Amici Argued Party Line Subverts Democracy, the Right to Vote and Fair Representation
NEWARK – The New Jersey Institute for Social Justice and Campaign Legal Center today, along with their clients the League of Women Voters of New Jersey and Salvation and Social Justice (“Amici”), applauded Tuesday’s court decision to allow the case of Conforti v Hanlon to move forward.
Amici filed an amicus curiae brief in June 2021 seeking leave to appear as amici and opposing defendants’ motion to dismiss the Conforti lawsuit, which challenges New Jersey’s use of “the line” and other misleading features in its ballot design. The court granted Amicis' motion to appear in October 2021. A pdf of the amicus brief can be found here.
New Jersey is the only state in the country that organizes its primary election ballots by bracketing together a county-supported group of candidates in a column or row (“the line”), rather than listing each office and the candidates for that office in separate sections from one another. These bracketing rules in addition to other ballot design defects not only mislead and confuse New Jersey voters, but also disproportionately harm voters and candidates of color.
“The court’s decision is good news for our democracy, and our democracy can surely use good news right now,” said Henal Patel, Director of the Democracy & Justice Program at the New Jersey Institute for Social Justice. “Through use of ‘the line,’ New Jersey is subverting democracy by maintaining an outmoded primary ballot design that misleads and confuses voters and interferes with their right to vote, disproportionately burdening Black and other voters of color and making it more difficult for candidates of color to win office. We look forward to resolution of the case in favor of plaintiffs – and democracy.”
Fair and clear ballot design is vital to a healthy democracy. Using “the line” not only grants bracketed candidates favorable positions on the ballot and systematically biases voters toward those candidates, as laid out in the lawsuit. It also negatively impacts voters because the manipulation of ballot position to capitalize on the bracketing bias undermines voter choice and the integrity of the democratic process.
“The line is a blight on New Jersey’s democracy,” said Jesse Burns, Executive Director of the League of Women Voters of New Jersey. “We applaud this decision for bringing us one step closer to finally ridding our voters of this overly-complicated, misleading ballot layout that keeps voters from having their voices heard.”
“Salvation and Social Justice applauds the court for allowing this important case to move forward. This case is critical to confronting and toppling what has been allowed to exist as an insurmountable barrier to fair and just elections in New Jersey for too long. The time is now for New Jersey to demonstrate its commitment to democracy in this state and deliver the benefits of a healthy democratic process to all New Jerseyans,” said Rev. Dr. Charles Boyer, Founding Director of Salvation and Social Justice.
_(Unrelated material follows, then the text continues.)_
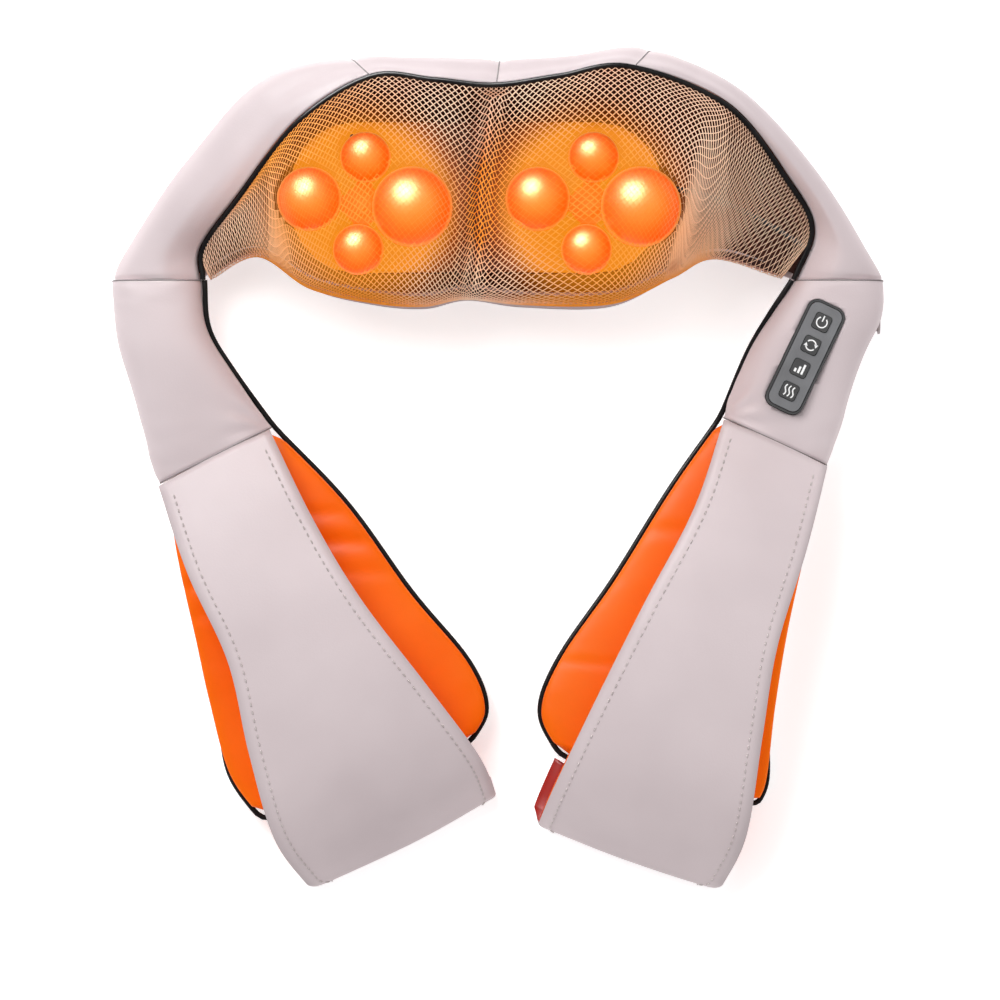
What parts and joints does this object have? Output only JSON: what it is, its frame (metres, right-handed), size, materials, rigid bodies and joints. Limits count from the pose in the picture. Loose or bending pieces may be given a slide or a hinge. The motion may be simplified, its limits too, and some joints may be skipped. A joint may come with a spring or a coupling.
{
  "type": "neck massager",
  "caption": "U-shaped shiatsu neck massager with mesh-covered rotating heads, two padded arms with hand loops and a push-button control panel.",
  "frame": {"origin": "on the table under the middle of the object, which lies on its flat back", "axes": "+Z out of the massage side, +Y towards the top of the collar, +X towards the arm with the control panel"},
  "size_m": [0.439, 0.4778, 0.1052],
  "materials": {
    "taupe_leather": "soft satin",
    "orange_leather": "soft satin",
    "mesh_fabric": "open net",
    "black_piping": "gloss",
    "head_plastic": "gloss",
    "module_plastic": "matte",
    "gear_plastic": "satin",
    "steel": "machined",
    "bronze": "sintered",
    "circuit_board": "lacquered",
    "panel_grey": "satin",
    "button_black": "satin"
  },
  "bodies": {
    "collar": {"neck_cover": "taupe_leather", "mesh_cover": "mesh_fabric", "neck_piping": "black_piping", "rear_housing": "module_plastic", "front_housing": "module_plastic", "motor": "steel", "motor_clamp": "steel", "shaft_bush_left": "bronze", "shaft_bush_right": "bronze", "output_bush_left": "bronze", "output_bush_right": "bronze", "heater_board_left": "circuit_board", "heater_board_right": "circuit_board", "collar_lead": "button_black", "housing_screw_1": "steel", "housing_screw_2": "steel", "housing_screw_3": "steel", "housing_screw_4": "steel"},
    "rotor": {"motor_shaft": "steel", "worm_left": "bronze", "worm_right": "bronze"},
    "carrier_left": {"carrier_left": "module_plastic", "carrier_nut_left": "steel", "worm_wheel_left": "gear_plastic", "output_shaft_left": "steel"},
    "carrier_right": {"carrier_right": "module_plastic", "carrier_nut_right": "steel", "worm_wheel_right": "gear_plastic", "output_shaft_right": "steel"},
    "head_large_left": {"head_large_left": "head_plastic"},
    "head_medium_left": {"head_medium_left": "head_plastic"},
    "head_small_upper_left": {"head_small_upper_left": "head_plastic"},
    "head_small_lower_left": {"head_small_lower_left": "head_plastic"},
    "head_large_right": {"head_large_right": "head_plastic"},
    "head_medium_right": {"head_medium_right": "head_plastic"},
    "head_small_upper_right": {"head_small_upper_right": "head_plastic"},
    "head_small_lower_right": {"head_small_lower_right": "head_plastic"},
    "arm_left": {"upper_arm_left": "taupe_leather", "pad_back_left": "taupe_leather", "palm_pad_left": "orange_leather", "hand_strap_left": "taupe_leather", "strap_lining_left": "orange_leather", "arm_piping_left": "black_piping"},
    "arm_right": {"upper_arm_right": "taupe_leather", "pad_back_right": "taupe_leather", "palm_pad_right": "orange_leather", "hand_strap_right": "taupe_leather", "strap_lining_right": "orange_leather", "arm_piping_right": "black_piping", "control_panel": "panel_grey", "panel_housing": "button_black", "control_board": "circuit_board", "arm_lead": "button_black", "dc_inlet": "button_black"},
    "button_power": {"button_power": "button_black"},
    "button_direction": {"button_direction": "button_black"},
    "button_intensity": {"button_intensity": "button_black"},
    "button_heat": {"button_heat": "button_black"}
  },
  "joints": [
    {"name": "carrier_left_turn", "type": "hinge", "parent": "collar", "child": "carrier_left", "pos_m": [-0.0765, 0.149, 0.027], "axis": [0, 0, 1], "continuous": true},
    {"name": "carrier_right_turn", "type": "hinge", "parent": "collar", "child": "carrier_right", "pos_m": [0.0515, 0.149, 0.027], "axis": [0, 0, 1], "continuous": true},
    {"name": "rotor_turn", "type": "hinge", "parent": "collar", "child": "rotor", "pos_m": [-0.0125, 0.174, 0.027], "axis": [1, 0, 0], "continuous": true},
    {"name": "head_large_left_spin", "type": "hinge", "parent": "carrier_left", "child": "head_large_left", "pos_m": [-0.04809, 0.14676, 0.0585], "axis": [0, 0, 1], "continuous": true},
    {"name": "head_medium_left_spin", "type": "hinge", "parent": "carrier_left", "child": "head_medium_left", "pos_m": [-0.10591, 0.15132, 0.0585], "axis": [0, 0, 1], "continuous": true},
    {"name": "head_small_upper_left_spin", "type": "hinge", "parent": "carrier_left", "child": "head_small_upper_left", "pos_m": [-0.07446, 0.17492, 0.0585], "axis": [0, 0, 1], "continuous": true},
    {"name": "head_small_lower_left_spin", "type": "hinge", "parent": "carrier_left", "child": "head_small_lower_left", "pos_m": [-0.07854, 0.12308, 0.0585], "axis": [0, 0, 1], "continuous": true},
    {"name": "head_large_right_spin", "type": "hinge", "parent": "carrier_right", "child": "head_large_right", "pos_m": [0.07991, 0.14676, 0.0585], "axis": [0, 0, 1], "continuous": true},
    {"name": "head_medium_right_spin", "type": "hinge", "parent": "carrier_right", "child": "head_medium_right", "pos_m": [0.02209, 0.15132, 0.0585], "axis": [0, 0, 1], "continuous": true},
    {"name": "head_small_upper_right_spin", "type": "hinge", "parent": "carrier_right", "child": "head_small_upper_right", "pos_m": [0.05354, 0.17492, 0.0585], "axis": [0, 0, 1], "continuous": true},
    {"name": "head_small_lower_right_spin", "type": "hinge", "parent": "carrier_right", "child": "head_small_lower_right", "pos_m": [0.04946, 0.12308, 0.0585], "axis": [0, 0, 1], "continuous": true},
    {"name": "arm_left_fold", "type": "hinge", "parent": "collar", "child": "arm_left", "pos_m": [-0.193, 0.107, 0.046], "axis": [-1, 0, 0], "range_deg": [0, 60]},
    {"name": "arm_right_fold", "type": "hinge", "parent": "collar", "child": "arm_right", "pos_m": [0.193, 0.107, 0.046], "axis": [-1, 0, 0], "range_deg": [0, 60]},
    {"name": "button_power_press", "type": "slide", "parent": "arm_right", "child": "button_power", "axis": [0, 0, -1], "range_m": [0, 0.001], "stiffness_N_per_m": 300},
    {"name": "button_direction_press", "type": "slide", "parent": "arm_right", "child": "button_direction", "axis": [0, 0, -1], "range_m": [0, 0.001], "stiffness_N_per_m": 300},
    {"name": "button_intensity_press", "type": "slide", "parent": "arm_right", "child": "button_intensity", "axis": [0, 0, -1], "range_m": [0, 0.001], "stiffness_N_per_m": 300},
    {"name": "button_heat_press", "type": "slide", "parent": "arm_right", "child": "button_heat", "axis": [0, 0, -1], "range_m": [0, 0.001], "stiffness_N_per_m": 300}
  ],
  "couplings": [
    {"joint": "carrier_right_turn", "follows": "carrier_left_turn", "ratio": 1},
    {"joint": "rotor_turn", "follows": "carrier_left_turn", "ratio": -26}
  ]
}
Ballot design studies demonstrate that when basic usability principles are ignored in ballot design, as is the case with “the line,” the affected voters will disproportionately be Black and other voters of color.
Because candidates on “the line” are most often incumbents or party operatives, who in New Jersey are overwhelmingly white despite the state’s 45% population of color, it is also more difficult for candidates of color to win electoral office, negatively impacting fair representation. The New Jersey State Assembly is currently 70% white, and the State Senate is 75% white.
”In order to achieve fair representation, there must be fair ballot design,” said Danielle Lang, Sr. Director of Voting Rights for the nonpartisan Campaign Legal Center. “Ballot design impacts voters, not just candidates for office. These types of defects also disproportionately affect voters of color and lower-income communities. It is time for New Jersey to address these systemic threats to the democratic process.”
Plaintiffs in the 2020 case are Christine Conforti, Arati Kreibach, Mico Lucide, Joseph Marchica, Kevin Mcmillan, Zinovia Spezakis and New Jersey Working Families. Defendants are county clerks from Monmouth, Ocean, Mercer, Bergen, Atlantic and Hudson counties. After defendants, along with Intervenor-Defendant Attorney General of New Jersey, moved to dismiss the case, plaintiffs filed an opposition to that effort. The Amici’s brief supported plaintiffs’ opposition to having the case dismissed.